What the task asks
Using the data below, repeat all of it precisely.
┌─ Data lines
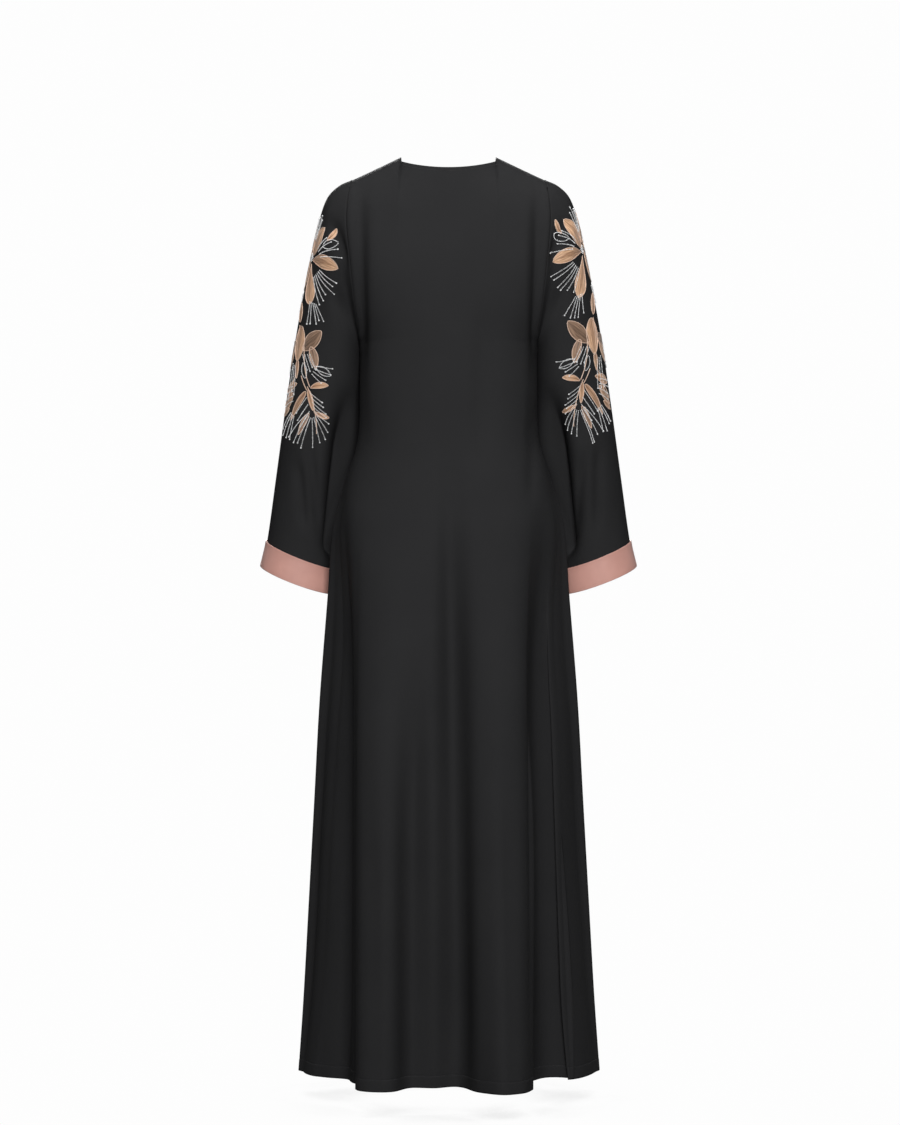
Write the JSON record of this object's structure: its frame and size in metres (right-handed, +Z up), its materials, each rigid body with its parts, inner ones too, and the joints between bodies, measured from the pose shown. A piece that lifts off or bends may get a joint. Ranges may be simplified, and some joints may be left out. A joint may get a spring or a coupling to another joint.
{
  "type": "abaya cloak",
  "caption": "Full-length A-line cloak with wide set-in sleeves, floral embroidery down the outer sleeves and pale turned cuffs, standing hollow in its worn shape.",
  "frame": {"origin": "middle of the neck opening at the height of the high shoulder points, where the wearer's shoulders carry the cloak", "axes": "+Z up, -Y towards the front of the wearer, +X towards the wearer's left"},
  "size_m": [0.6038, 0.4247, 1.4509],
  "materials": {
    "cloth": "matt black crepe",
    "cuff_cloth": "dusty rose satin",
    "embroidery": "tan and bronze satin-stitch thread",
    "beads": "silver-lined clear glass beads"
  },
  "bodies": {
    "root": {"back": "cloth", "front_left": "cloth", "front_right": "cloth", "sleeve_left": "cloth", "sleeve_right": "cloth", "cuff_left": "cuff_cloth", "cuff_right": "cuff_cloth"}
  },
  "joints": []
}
└─
Correct answer
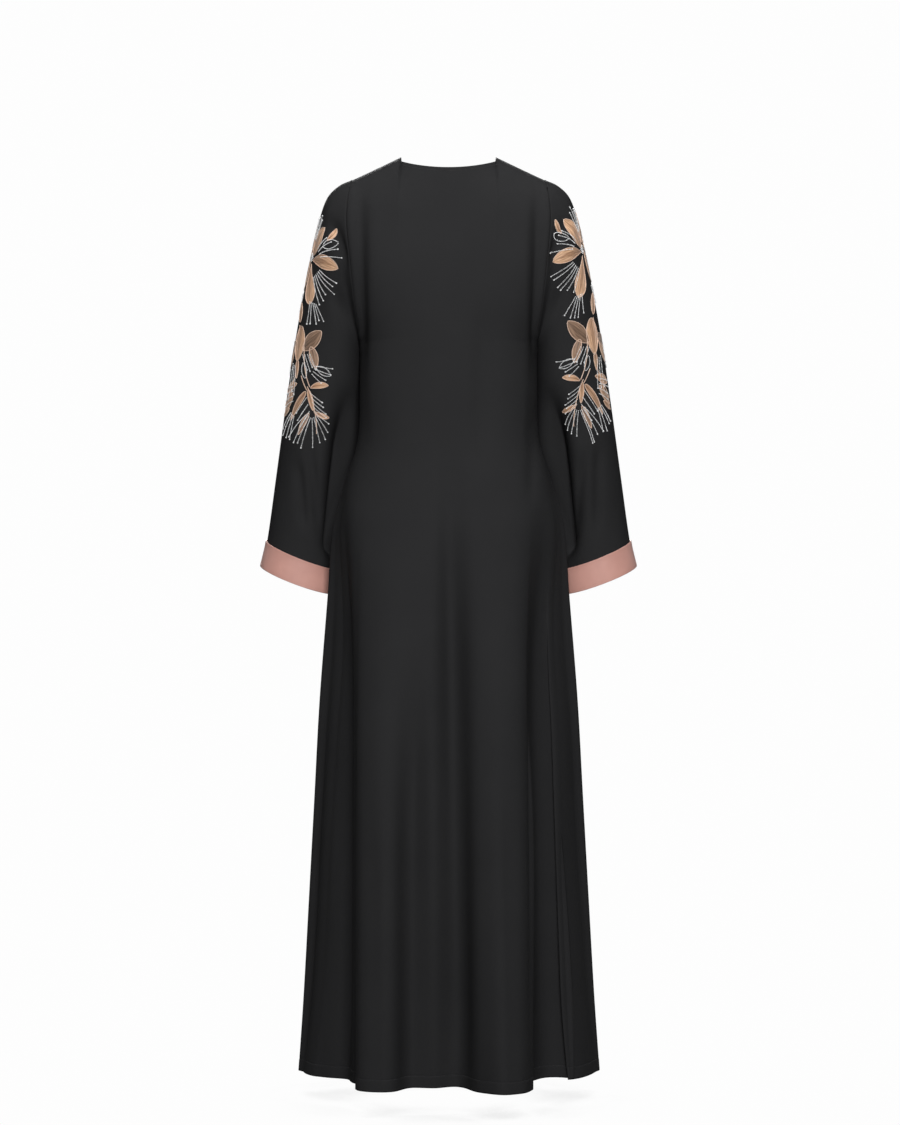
Write the JSON record of this object's structure: its frame and size in metres (right-handed, +Z up), its materials, each rigid body with its parts, inner ones too, and the joints between bodies, measured from the pose shown. A piece that lifts off or bends may get a joint. Ranges may be simplified, and some joints may be left out. A joint may get a spring or a coupling to another joint.
{
  "type": "abaya cloak",
  "caption": "Full-length A-line cloak with wide set-in sleeves, floral embroidery down the outer sleeves and pale turned cuffs, standing hollow in its worn shape.",
  "frame": {"origin": "middle of the neck opening at the height of the high shoulder points, where the wearer's shoulders carry the cloak", "axes": "+Z up, -Y towards the front of the wearer, +X towards the wearer's left"},
  "size_m": [0.6038, 0.4247, 1.4509],
  "materials": {
    "cloth": "matt black crepe",
    "cuff_cloth": "dusty rose satin",
    "embroidery": "tan and bronze satin-stitch thread",
    "beads": "silver-lined clear glass beads"
  },
  "bodies": {
    "root": {"back": "cloth", "front_left": "cloth", "front_right": "cloth", "sleeve_left": "cloth", "sleeve_right": "cloth", "cuff_left": "cuff_cloth", "cuff_right": "cuff_cloth"}
  },
  "joints": []
}